Example: Enerpac MLSR Series Load Moving Skates
Steerable Front Skates
The name pretty much explains what they do and how they work. Steerable front skates offer controllable directional movement using integral turntables that provide the flexibility to steer the load. Advantages are maneuverability along with low displacement force and low rolling resistance. They are commonly used at the front of the load and often work in combination with trailing rear skates to form a stable 3 point moving system.
The pulling handles are normally included and will be either the manual T type (on the 3 to 7-ton models) or the towable type for larger models. Standard wheels are usually polyurethane.
Example: Enerpac MLSF Series Load Moving Skates
Dual Trailing Rear Skates
These usually consist of two skates linked together with one or more connecting bars. The bars are generally available in different lengths or may be adjustable to suit different load widths. They are not steerable and simply trail the front steerable skates. Load capacities and wheel materials typically match the front steerable skates.
Example: Enerpac MLSD Series Load Moving Skates
Load Skates Sets
A simple way to select the right equipment is to buy a pre-configured set. If your requirements change you can always buy extra modules and accessories to widen your scope for load moving jobs, for example for different sized loads, or for loads where the weight is not distributed equally.

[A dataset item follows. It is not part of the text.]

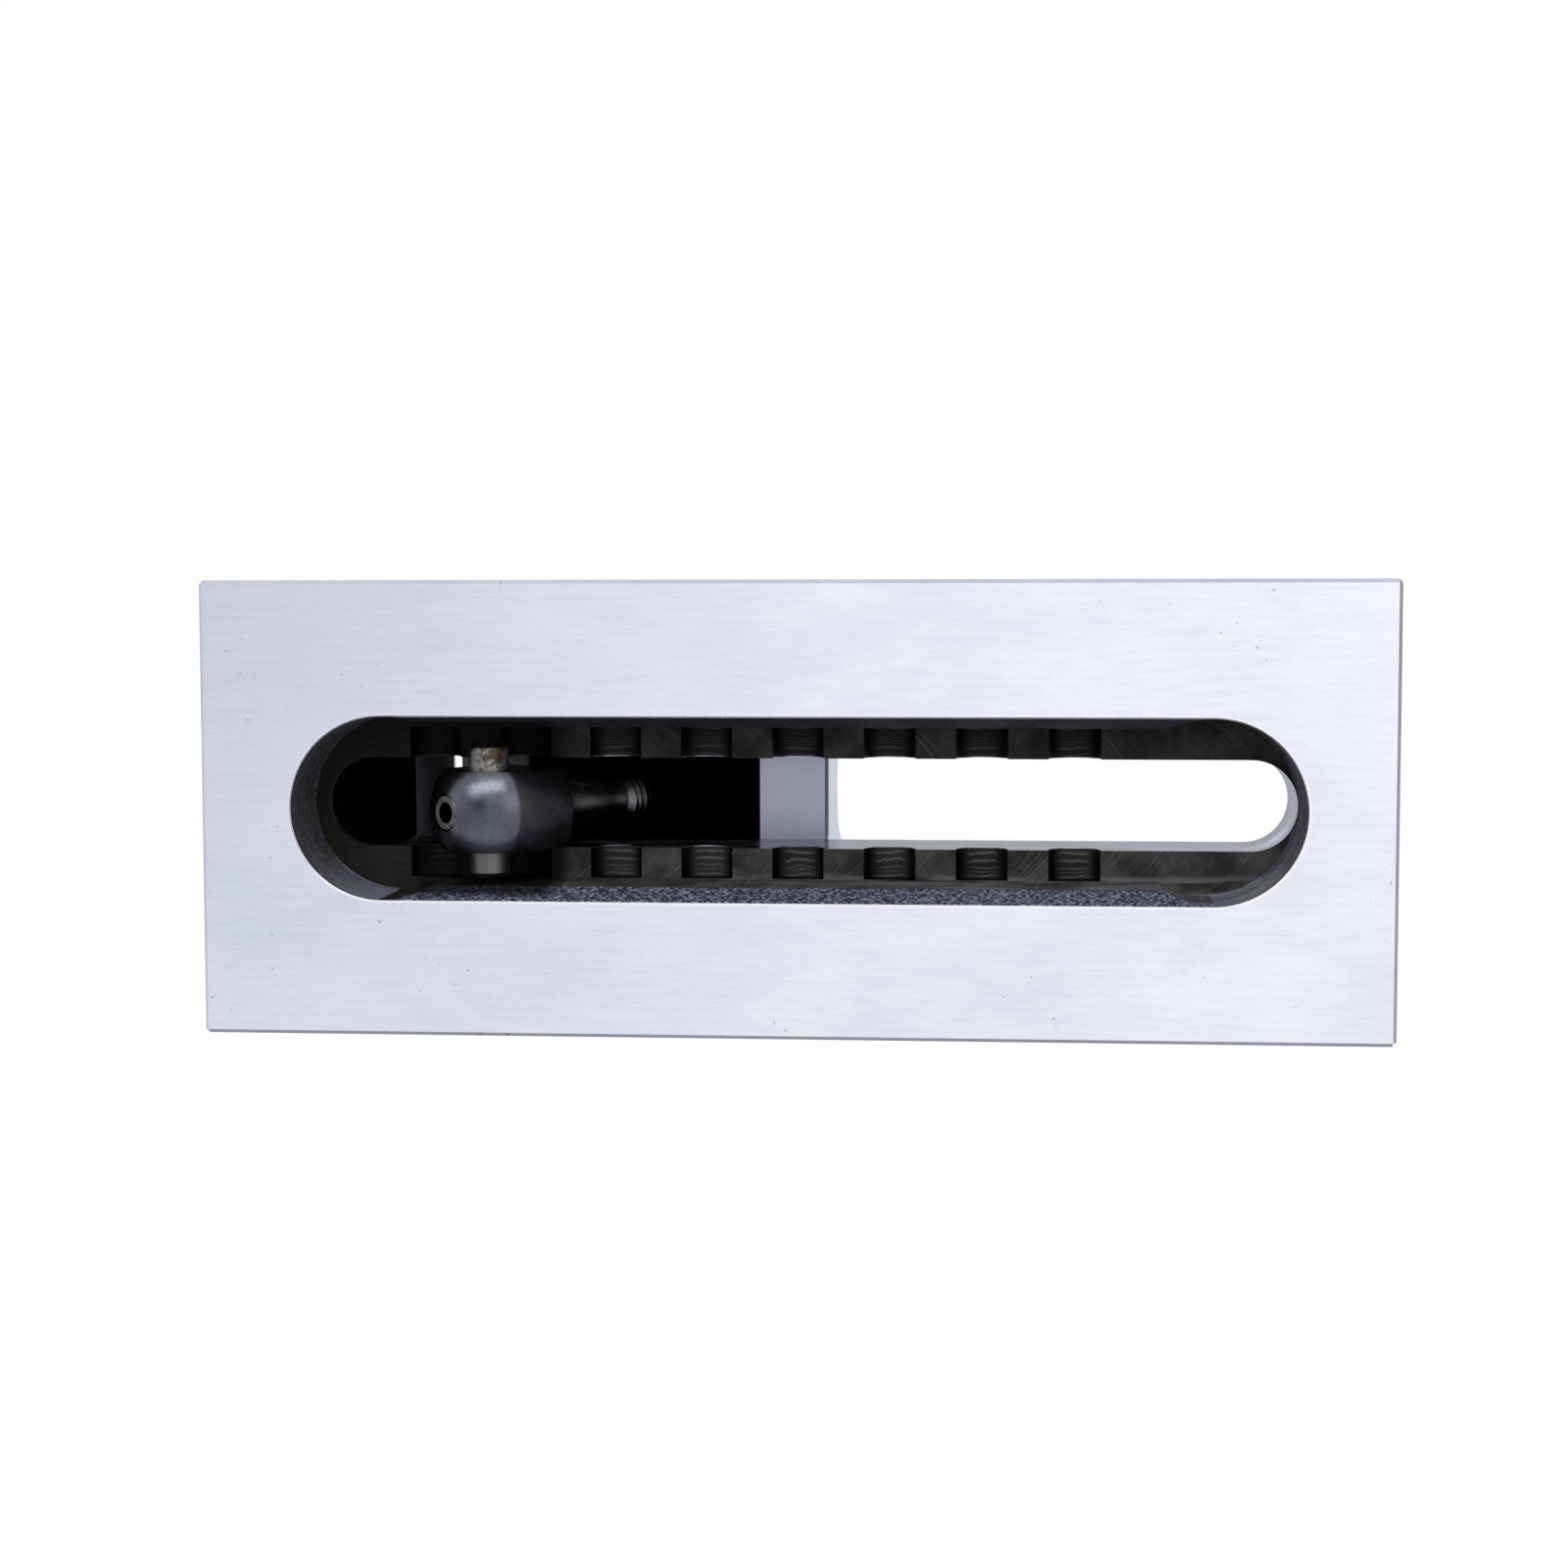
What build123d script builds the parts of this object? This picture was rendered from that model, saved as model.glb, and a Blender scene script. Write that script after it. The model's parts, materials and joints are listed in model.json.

Load skates are typically used with other lifting tools. First, you need to get the load high enough to allow the load skates to be slid underneath. Common tools to do this include spreading wedges, low-height hydraulic cylinders with hydraulic pumps, and toe jacks.
If a load is too heavy for load skates, (for example a transformer), a portable hydraulic gantry can provide an effective way to lift from above. Following this, the load can be moved further using other equipment, such as skidding systems and turntables.